We seem willing to accept the well-worn cliche that says hitting is contagious. And because, as Yogi Berra reminded us so eloquently, baseball is 90 percent mental and the other half is physical, hitters tend to pick up that “edge” of confidence when they see hitters before them crushing the ball against a pitcher.

Why would pitching be any different? It’s the same game, so why can’t Yogi’s axiom apply here as well? The only difference, of course, is that hot bats go from hitter to hitter while hot arms extend from game to game.

And wasn’t it just a couple of weeks ago that the Yankees reeled off eight or nine in a row? And even more recently, six in a row? What was wrong with the starting pitching then?

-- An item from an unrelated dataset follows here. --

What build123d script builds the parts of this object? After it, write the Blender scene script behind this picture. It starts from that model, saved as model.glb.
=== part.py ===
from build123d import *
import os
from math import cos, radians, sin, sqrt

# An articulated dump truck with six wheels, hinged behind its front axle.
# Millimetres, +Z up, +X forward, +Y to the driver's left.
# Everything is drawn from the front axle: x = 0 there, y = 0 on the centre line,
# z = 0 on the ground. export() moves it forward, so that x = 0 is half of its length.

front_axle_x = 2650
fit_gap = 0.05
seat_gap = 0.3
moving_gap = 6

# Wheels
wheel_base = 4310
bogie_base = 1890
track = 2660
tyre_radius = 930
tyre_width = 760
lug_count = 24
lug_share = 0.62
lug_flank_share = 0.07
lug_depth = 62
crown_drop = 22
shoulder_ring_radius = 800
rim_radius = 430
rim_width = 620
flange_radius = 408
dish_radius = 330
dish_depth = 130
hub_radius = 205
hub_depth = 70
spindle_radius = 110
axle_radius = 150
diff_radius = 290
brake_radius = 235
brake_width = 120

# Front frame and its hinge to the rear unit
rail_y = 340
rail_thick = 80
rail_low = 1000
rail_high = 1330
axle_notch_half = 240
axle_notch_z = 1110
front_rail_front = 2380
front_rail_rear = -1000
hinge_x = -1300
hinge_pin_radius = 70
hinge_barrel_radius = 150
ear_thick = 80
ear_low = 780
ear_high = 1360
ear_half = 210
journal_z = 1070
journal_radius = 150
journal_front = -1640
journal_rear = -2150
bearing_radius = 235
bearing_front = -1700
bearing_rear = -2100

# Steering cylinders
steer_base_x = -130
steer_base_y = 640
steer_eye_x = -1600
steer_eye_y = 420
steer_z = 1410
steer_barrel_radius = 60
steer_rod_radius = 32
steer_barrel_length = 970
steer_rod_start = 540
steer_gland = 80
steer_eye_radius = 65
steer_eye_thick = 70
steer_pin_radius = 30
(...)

Now you see it and now you don’t

Pitching, just like hitting, can go south on a moment’s notice. The Yankees received a pretty good spanking courtesy of the Houston Astros over the weekend. And I don’t recall the hitting being anything worth talking about. The pitching, on the other hand, stunk up the joint. That’s baseball.

More from Yanks Go Yard

What goes up must come down. And if anything, the weekend serves as a wake-up call for the Yankees in realizing that there just might be at least one team out there who are better than they are, despite all the accolades the team has received over the last six weeks.

Michael Pineda and Luis Severino were supposed to have “turned the corner” before their last start. Maybe they have, maybe they haven’t. And Jordan Montgomery was expected to step in as the next Andy Pettitte (remember?). And CC Sabathia has only gotten older by days, not years as some are claiming given the results of his last two starts.

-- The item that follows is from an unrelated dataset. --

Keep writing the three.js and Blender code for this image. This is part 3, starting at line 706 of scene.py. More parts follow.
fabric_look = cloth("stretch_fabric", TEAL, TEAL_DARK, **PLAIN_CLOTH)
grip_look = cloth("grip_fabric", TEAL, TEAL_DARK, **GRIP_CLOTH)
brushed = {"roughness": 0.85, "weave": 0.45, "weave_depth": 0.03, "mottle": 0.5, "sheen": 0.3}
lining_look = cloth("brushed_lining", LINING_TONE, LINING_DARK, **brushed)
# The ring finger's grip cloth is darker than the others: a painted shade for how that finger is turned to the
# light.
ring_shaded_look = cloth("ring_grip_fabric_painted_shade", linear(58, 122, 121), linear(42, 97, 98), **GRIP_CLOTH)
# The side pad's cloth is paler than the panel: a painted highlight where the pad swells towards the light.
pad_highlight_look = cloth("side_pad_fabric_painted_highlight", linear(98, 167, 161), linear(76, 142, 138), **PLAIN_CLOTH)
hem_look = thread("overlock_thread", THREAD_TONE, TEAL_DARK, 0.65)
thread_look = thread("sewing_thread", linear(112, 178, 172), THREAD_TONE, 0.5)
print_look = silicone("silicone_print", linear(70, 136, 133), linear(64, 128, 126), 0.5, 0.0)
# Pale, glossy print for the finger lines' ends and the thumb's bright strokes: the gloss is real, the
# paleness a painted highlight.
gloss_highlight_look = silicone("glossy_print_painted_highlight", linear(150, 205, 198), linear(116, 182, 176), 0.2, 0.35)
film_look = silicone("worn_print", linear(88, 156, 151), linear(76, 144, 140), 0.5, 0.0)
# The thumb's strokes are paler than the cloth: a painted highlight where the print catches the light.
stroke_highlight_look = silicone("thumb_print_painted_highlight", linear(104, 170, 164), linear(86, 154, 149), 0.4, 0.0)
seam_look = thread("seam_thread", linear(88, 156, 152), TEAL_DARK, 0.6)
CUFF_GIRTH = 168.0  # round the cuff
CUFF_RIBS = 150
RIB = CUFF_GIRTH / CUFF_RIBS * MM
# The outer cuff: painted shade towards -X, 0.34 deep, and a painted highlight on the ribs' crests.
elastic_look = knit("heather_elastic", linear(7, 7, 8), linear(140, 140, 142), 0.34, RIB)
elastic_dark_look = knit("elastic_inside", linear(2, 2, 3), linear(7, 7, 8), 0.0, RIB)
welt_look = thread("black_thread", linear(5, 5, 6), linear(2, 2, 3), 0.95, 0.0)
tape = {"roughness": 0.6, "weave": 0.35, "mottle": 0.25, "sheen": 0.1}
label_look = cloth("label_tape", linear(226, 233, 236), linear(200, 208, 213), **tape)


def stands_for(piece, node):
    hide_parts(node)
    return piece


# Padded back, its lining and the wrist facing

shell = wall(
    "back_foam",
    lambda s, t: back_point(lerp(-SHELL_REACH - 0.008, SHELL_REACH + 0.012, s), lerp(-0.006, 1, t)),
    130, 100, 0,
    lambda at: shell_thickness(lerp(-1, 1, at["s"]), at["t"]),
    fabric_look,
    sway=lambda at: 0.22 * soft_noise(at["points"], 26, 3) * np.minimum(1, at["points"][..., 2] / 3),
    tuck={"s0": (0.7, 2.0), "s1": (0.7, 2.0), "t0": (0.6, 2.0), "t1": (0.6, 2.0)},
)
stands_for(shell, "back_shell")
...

Nothing, absolutely nothing, has changed. The rotation is what it is, nothing more and nothing less. At the moment, it’s in a mini-slump. I repeat that’s baseball. Two no-hitters in two successive starts do not make a full season. 25-30 starts do.

And just like the home-run tear by Aaron Judge and Brett Gardner are on, these things don’t last forever over the long haul of a baseball season.

The Yankees are not as good as they were when they were “hot,” and they are not as bad as they looked against the Astros.

Fickleness doesn’t help

Let’s see what Sabathia can do tonight against the Royals, a team the Yankees should beat. Sabathia is a fundamental element in the rotation and an even more important one in the clubhouse. And no one knows that more than he does.

Being fickle about these things like the stories in the Post and Newsday advertise doesn’t help though. And surprisingly, for their writers, who are among the best, to take a stance like they did, it shows, more than anything, a lack of understanding the game of baseball at this level.

One turn through the rotation, good or bad, should not be a big deal. What is a big deal, though, is how they bounce back. We’ll know more by the end of this week. In the meantime, why not let the games be played on the field.

It’s a long season, my friends. And you know that as well as I do.